Automatic program specialization is a well-formed area of computer-science
research with many interesting practical applications, but to this day most
existing specializers and partial evaluators are only applicable to one of a
few high level programming languages. The reason is that developing a
specializer for a new language remains still a from-scratch endeavor, and it's
hard.
It is the lack of general-purpose flexible program specialization tools that
often leads projects to creating custom just-in-time compilers for their
specific use cases. These compilers, even if based on mature compiler
infrastructures such as LLVM's, immediately become way harder to develop and
maintain than simple interpreters they make obsolete.
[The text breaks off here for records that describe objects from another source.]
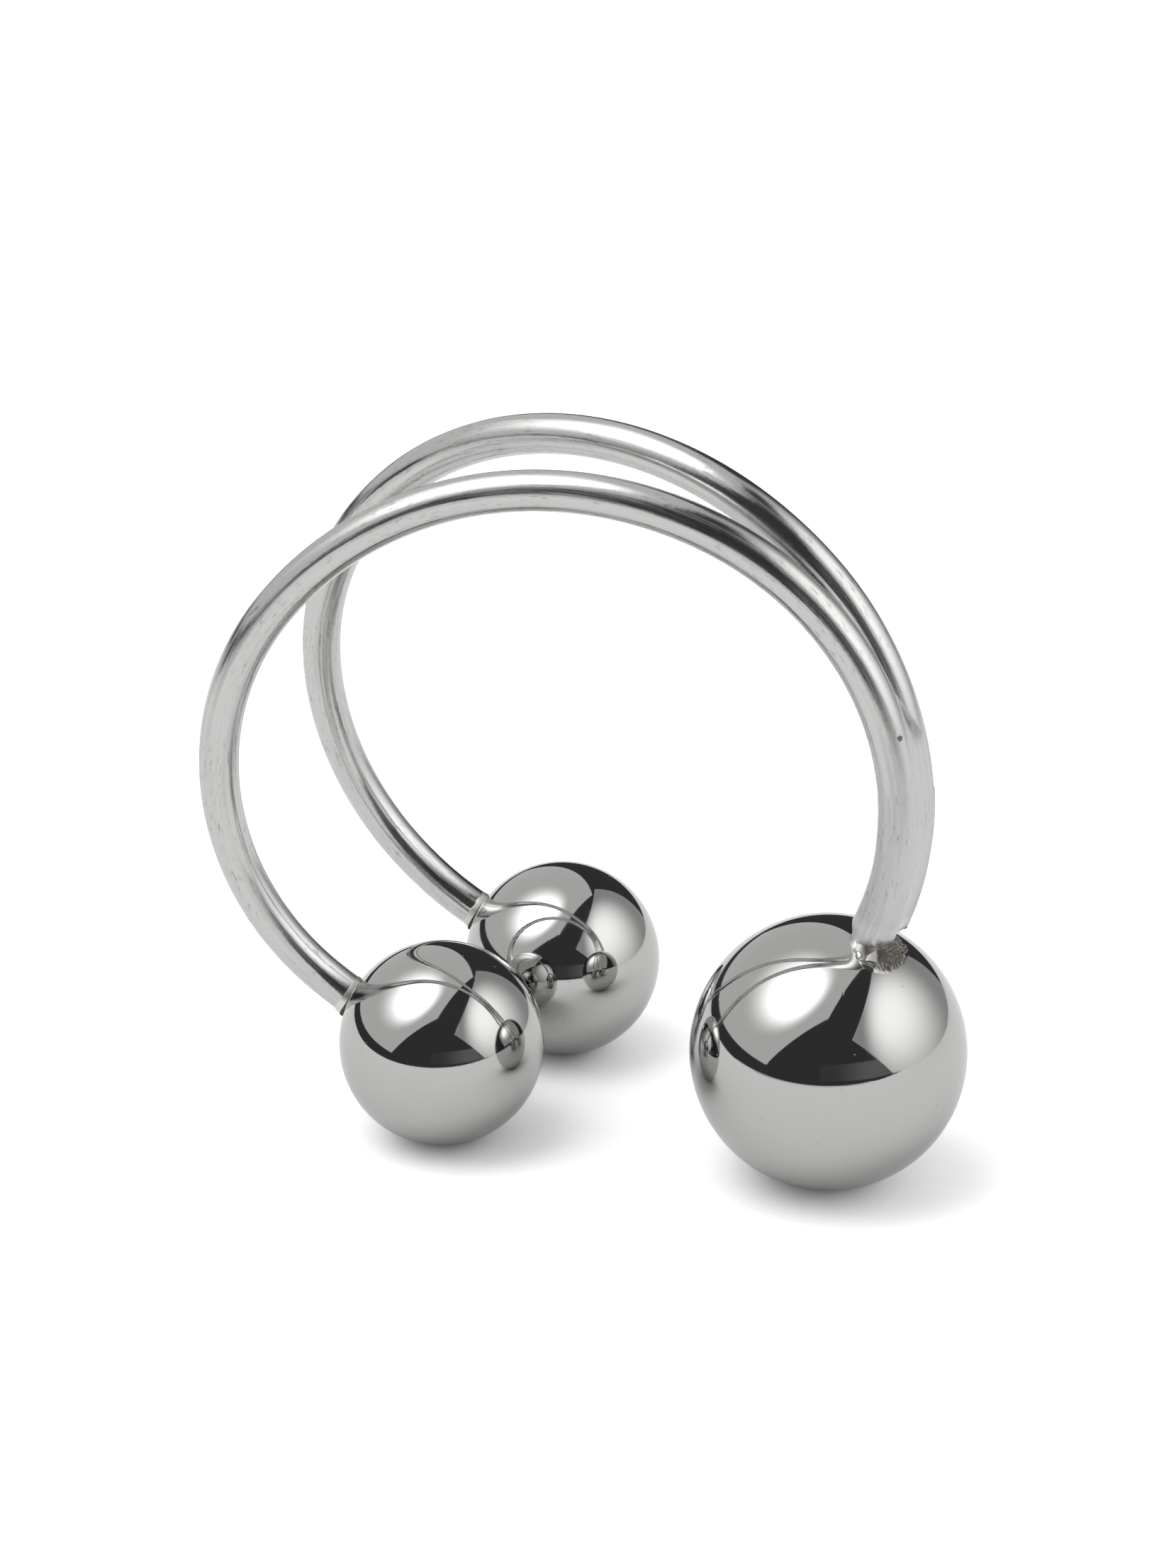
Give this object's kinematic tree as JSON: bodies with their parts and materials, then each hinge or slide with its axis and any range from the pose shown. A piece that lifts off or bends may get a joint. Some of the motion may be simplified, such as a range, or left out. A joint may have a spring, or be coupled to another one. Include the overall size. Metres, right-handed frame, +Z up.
{
  "type": "adjustable ball ring",
  "caption": "Adjustable finger ring of two bent wires soldered to a large polished ball, each free end carrying a small ball.",
  "frame": {"origin": "middle of the ring's outline on the surface that its three balls stand on", "axes": "+Z up, +X from the free ends to the soldered stem and its large ball, and the finger goes through along Y"},
  "size_m": [0.0224, 0.0132, 0.0214],
  "materials": {
    "polished_steel": "mirror-polished stainless steel, with fine scratches on the balls and a slightly duller filed stem"
  },
  "bodies": {
    "root": {"ball_ring": "polished_steel"}
  },
  "joints": []
}
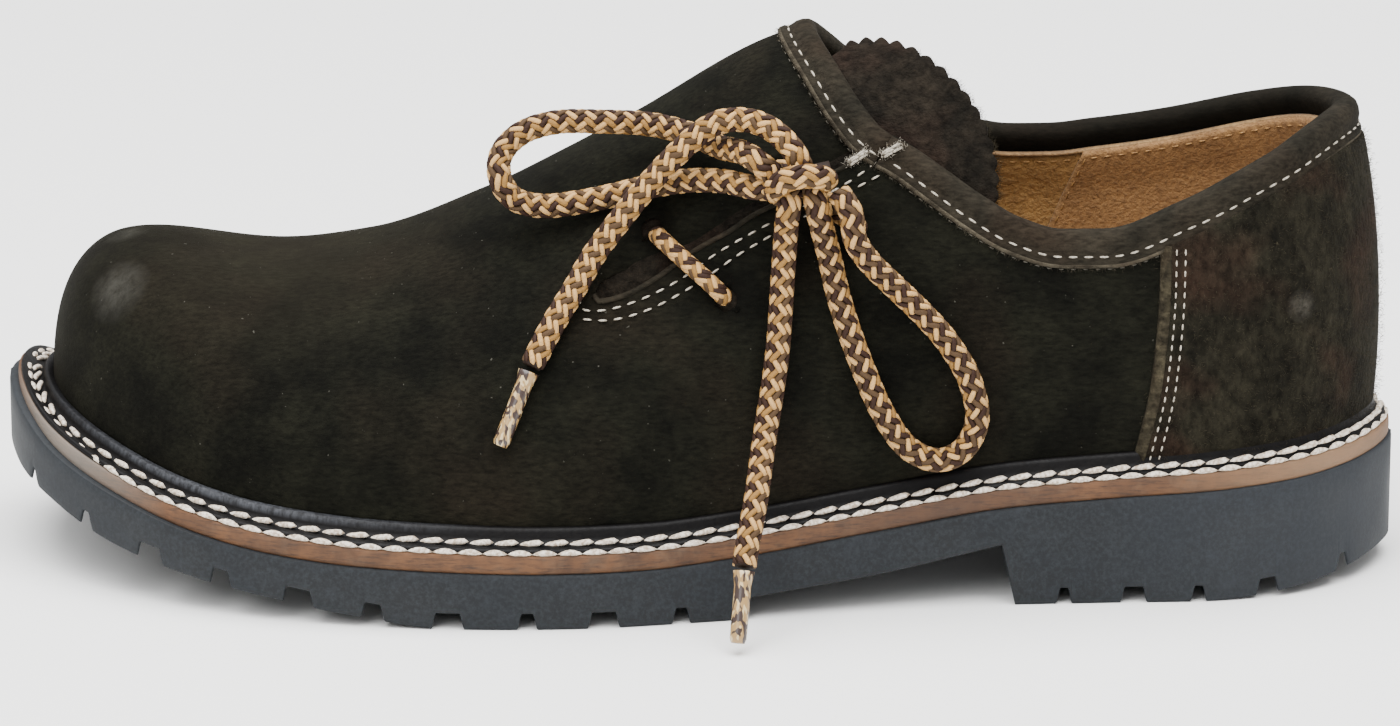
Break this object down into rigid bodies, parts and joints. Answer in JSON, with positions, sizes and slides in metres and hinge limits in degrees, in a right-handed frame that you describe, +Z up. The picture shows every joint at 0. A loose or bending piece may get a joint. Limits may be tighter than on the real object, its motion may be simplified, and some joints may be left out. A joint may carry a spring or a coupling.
{
  "type": "haferl shoe",
  "caption": "Low round-toed folk shoe for a left foot, with side lacing tied in a bow, pinked tongue, stitched welt and lug sole.",
  "frame": {"origin": "under the middle of the sole, on the floor plane", "axes": "+Z up, toe towards -X, outer side of the foot with the lacing towards -Y"},
  "size_m": [0.303, 0.1269, 0.1186],
  "materials": {
    "rubber_sole": "moulded, matt",
    "midsole_leather": "trimmed and waxed edge",
    "welt_leather": "waxed, dull gloss",
    "nubuck": "brushed nap",
    "counter_suede": "rough suede",
    "tongue_suede": "rough suede",
    "lining_leather": "smooth, natural",
    "lace_braid": "round braid in four colours"
  },
  "bodies": {
    "root": {"outsole": "rubber_sole", "midsole": "midsole_leather", "welt": "welt_leather", "insole": "lining_leather", "upper": "nubuck", "topline_binding": "nubuck", "heel_counter": "counter_suede", "tongue": "tongue_suede", "lace_bar_lower": "lace_braid", "lace_bar_upper": "lace_braid", "lace_knot": "lace_braid", "lace_loop_toe": "lace_braid", "lace_loop_heel": "lace_braid", "lace_end_toe": "lace_braid", "lace_end_floor": "lace_braid", "aglet_toe": "lace_braid", "aglet_floor": "lace_braid"}
  },
  "joints": []
}
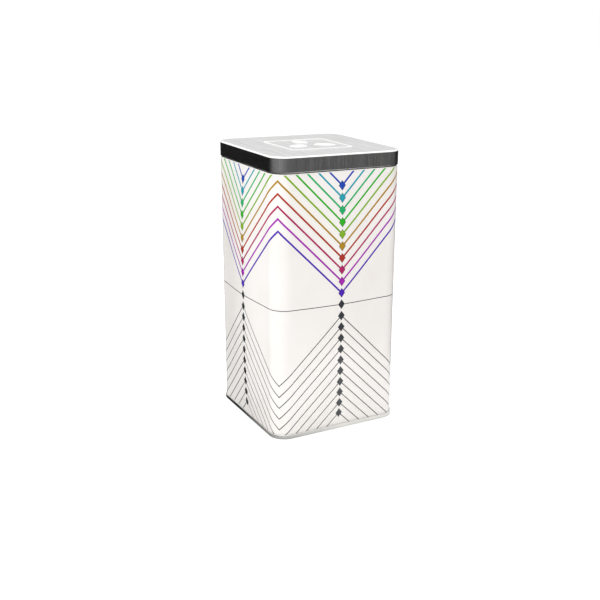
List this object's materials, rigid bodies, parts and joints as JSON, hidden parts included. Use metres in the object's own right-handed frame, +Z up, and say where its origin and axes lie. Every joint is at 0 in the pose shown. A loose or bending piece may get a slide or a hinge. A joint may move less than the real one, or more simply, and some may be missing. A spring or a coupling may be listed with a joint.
{
  "type": "coffee tin",
  "caption": "Square upright tinplate coffee tin with rounded corners, a double-seamed bottom end and a slip-over lid that lifts off.",
  "frame": {"origin": "centre of the tin's footprint, on the plane it stands on", "axes": "+Z up along the tin's height, the face with the coloured column of rhombi looks along -Y, +X to that face's right"},
  "size_m": [0.0996, 0.0996, 0.1923],
  "materials": {
    "white_lacquer": "glossy white lacquer with printed coloured lines",
    "plain_tinplate": "satin tinplate",
    "seam_lining": "matte lining compound",
    "brushed_tinplate": "brushed tinplate under clear lacquer"
  },
  "bodies": {
    "tin": {"body_wall": "white_lacquer", "bottom_end": "plain_tinplate", "seam_compound": "seam_lining"},
    "lid": {"lid_shell": "brushed_tinplate"}
  },
  "joints": [
    {"name": "lid_lift", "type": "slide", "parent": "tin", "child": "lid", "axis": [0, 0, 1], "range_m": [0, 0.06]}
  ]
}
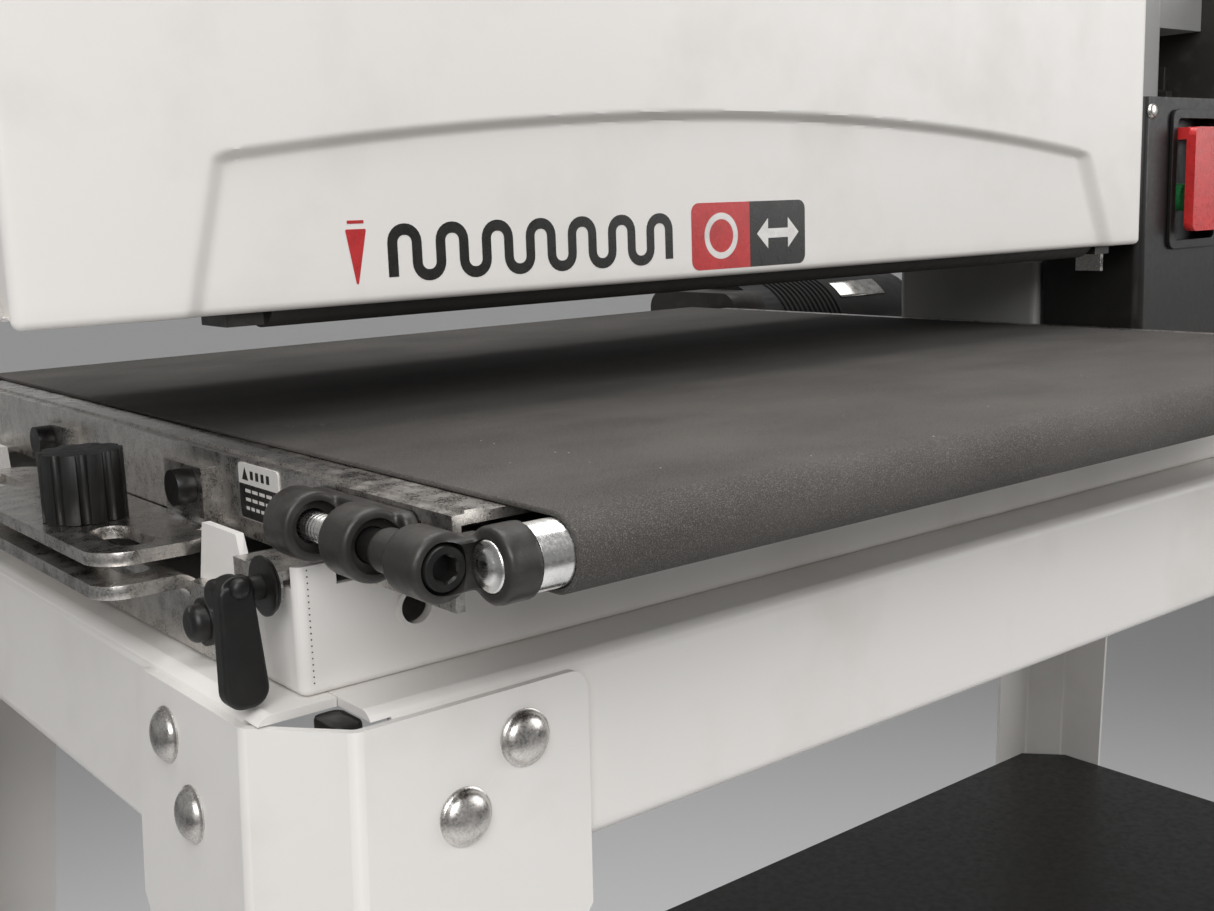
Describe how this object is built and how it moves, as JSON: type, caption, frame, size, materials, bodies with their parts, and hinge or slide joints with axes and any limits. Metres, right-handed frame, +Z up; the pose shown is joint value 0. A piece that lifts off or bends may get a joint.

In many cases, however,
program specialization could bring the proverbial 80% of the benefits for a
fraction of the cost, while maintaining simplicity and testability of the
original design.
It is our belief that developing a specializer for a new language should be as
easy as adding some supporting syntactic and semantic definitions to a
language front-end and reusing an existing specializer in the middle end.
Such a language-independent specializer preferably has to:
- remove as much interpretation overhead as possible, and add no extra
interpretation overhead of its own;
- be able to produce both interpreters and compilers from the same code base,
to enable gradual transition and to preserve debugging and testing
properties of the original source code;
- include a binding-time analysis component to simplify binding-time
improvements of the source program;
- be guided by annotations embedded in the source program as opposed to
external annotations, to ease development and maintenance;
- support multiple compilation stages to take advantage of as many
specialization points as necessary;
- be flexible enough with resource management to fit in both managed and
unmanaged environments.
We will present the design and the prototype implementation of a
multi-stage offline specializer generator that ticks most of these boxes. The
generator is based on LLVM and runs in compile time along with the compilation
of a source program. It is controlled by intrinsics and function and parameter
attributes in LLVM IR. Being developed in the middle-end of the LLVM
optimizer, the specializer generator can be used with any language front-end.
We will talk about some elements of its design, its limitations, and ways to
improve.